**TASK BRIEF**
Quote the whole listing word for word, please.

**RECORDED INFORMATION**

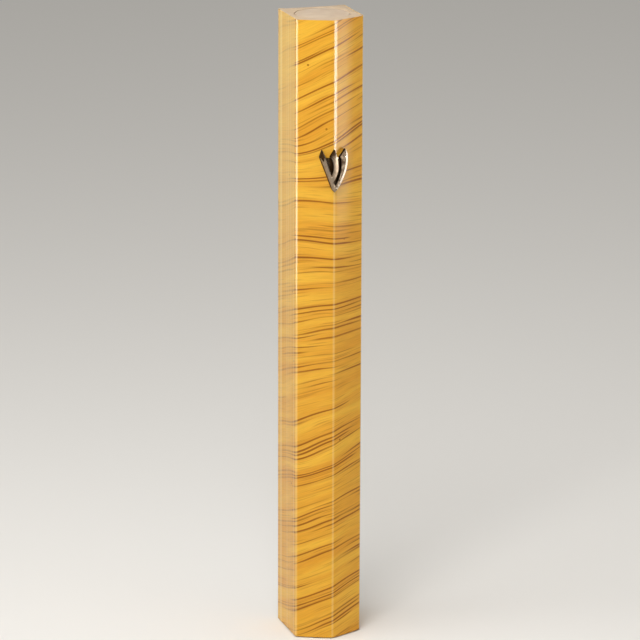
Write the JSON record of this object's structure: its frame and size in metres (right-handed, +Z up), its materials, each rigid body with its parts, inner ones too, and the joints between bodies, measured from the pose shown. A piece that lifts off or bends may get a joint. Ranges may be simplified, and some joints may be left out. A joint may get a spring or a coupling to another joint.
{
  "type": "mezuzah case",
  "caption": "Slim wood-grain mezuzah case with a ridged front, a cast letter emblem, rubber end stoppers and a rolled scroll that slides out of its bore.",
  "frame": {"origin": "centre of the outer adhesive face of the mounting tape, in the plane of the doorpost", "axes": "+Z up along the case, +Y into the doorpost, so the ridge and the emblem face -Y, +X to the right as seen from the room"},
  "size_m": [0.0196, 0.0239, 0.1806],
  "materials": {
    "core_profile": "satin",
    "wood_grain_film": "gloss",
    "stopper": "matte",
    "scroll": "matte",
    "scroll_sleeve": "gloss",
    "emblem": "satin",
    "emblem_pad": "matte",
    "mounting_tape": "matte"
  },
  "bodies": {
    "case": {"core_profile": "core_profile", "wood_grain_film": "wood_grain_film", "emblem": "emblem", "emblem_pad": "emblem_pad", "mounting_tape": "mounting_tape"},
    "top_stopper": {"top_stopper": "stopper"},
    "bottom_stopper": {"bottom_stopper": "stopper"},
    "scroll": {"scroll": "scroll", "scroll_sleeve": "scroll_sleeve"}
  },
  "joints": [
    {"name": "scroll_slide", "type": "slide", "parent": "case", "child": "scroll", "axis": [0, 0, 1], "range_m": [0, 0.175]},
    {"name": "top_stopper_pull", "type": "slide", "parent": "case", "child": "top_stopper", "axis": [0, 0, 1], "range_m": [0, 0.21]},
    {"name": "bottom_stopper_pull", "type": "slide", "parent": "case", "child": "bottom_stopper", "axis": [0, 0, -1], "range_m": [0, 0.03]}
  ],
  "couplings": [
    {"joint": "top_stopper_pull", "follows": "scroll_slide", "ratio": 1.2}
  ]
}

**ANSWER TO THIS PROBLEM**
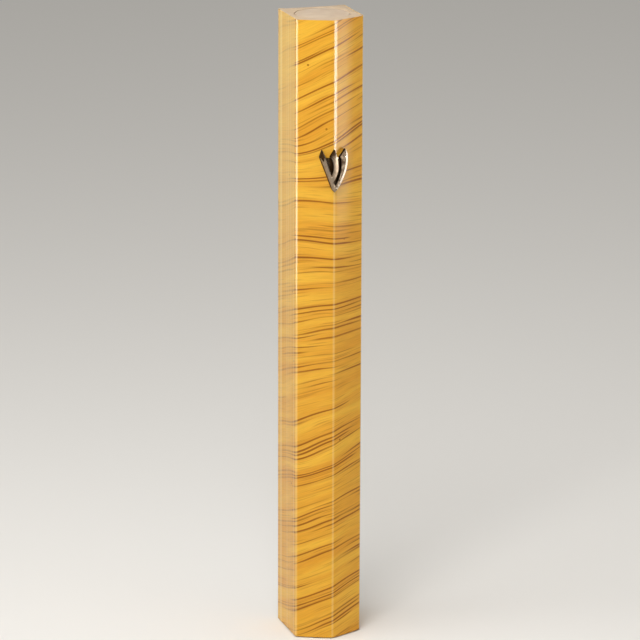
Write the JSON record of this object's structure: its frame and size in metres (right-handed, +Z up), its materials, each rigid body with its parts, inner ones too, and the joints between bodies, measured from the pose shown. A piece that lifts off or bends may get a joint. Ranges may be simplified, and some joints may be left out. A joint may get a spring or a coupling to another joint.
{
  "type": "mezuzah case",
  "caption": "Slim wood-grain mezuzah case with a ridged front, a cast letter emblem, rubber end stoppers and a rolled scroll that slides out of its bore.",
  "frame": {"origin": "centre of the outer adhesive face of the mounting tape, in the plane of the doorpost", "axes": "+Z up along the case, +Y into the doorpost, so the ridge and the emblem face -Y, +X to the right as seen from the room"},
  "size_m": [0.0196, 0.0239, 0.1806],
  "materials": {
    "core_profile": "satin",
    "wood_grain_film": "gloss",
    "stopper": "matte",
    "scroll": "matte",
    "scroll_sleeve": "gloss",
    "emblem": "satin",
    "emblem_pad": "matte",
    "mounting_tape": "matte"
  },
  "bodies": {
    "case": {"core_profile": "core_profile", "wood_grain_film": "wood_grain_film", "emblem": "emblem", "emblem_pad": "emblem_pad", "mounting_tape": "mounting_tape"},
    "top_stopper": {"top_stopper": "stopper"},
    "bottom_stopper": {"bottom_stopper": "stopper"},
    "scroll": {"scroll": "scroll", "scroll_sleeve": "scroll_sleeve"}
  },
  "joints": [
    {"name": "scroll_slide", "type": "slide", "parent": "case", "child": "scroll", "axis": [0, 0, 1], "range_m": [0, 0.175]},
    {"name": "top_stopper_pull", "type": "slide", "parent": "case", "child": "top_stopper", "axis": [0, 0, 1], "range_m": [0, 0.21]},
    {"name": "bottom_stopper_pull", "type": "slide", "parent": "case", "child": "bottom_stopper", "axis": [0, 0, -1], "range_m": [0, 0.03]}
  ],
  "couplings": [
    {"joint": "top_stopper_pull", "follows": "scroll_slide", "ratio": 1.2}
  ]
}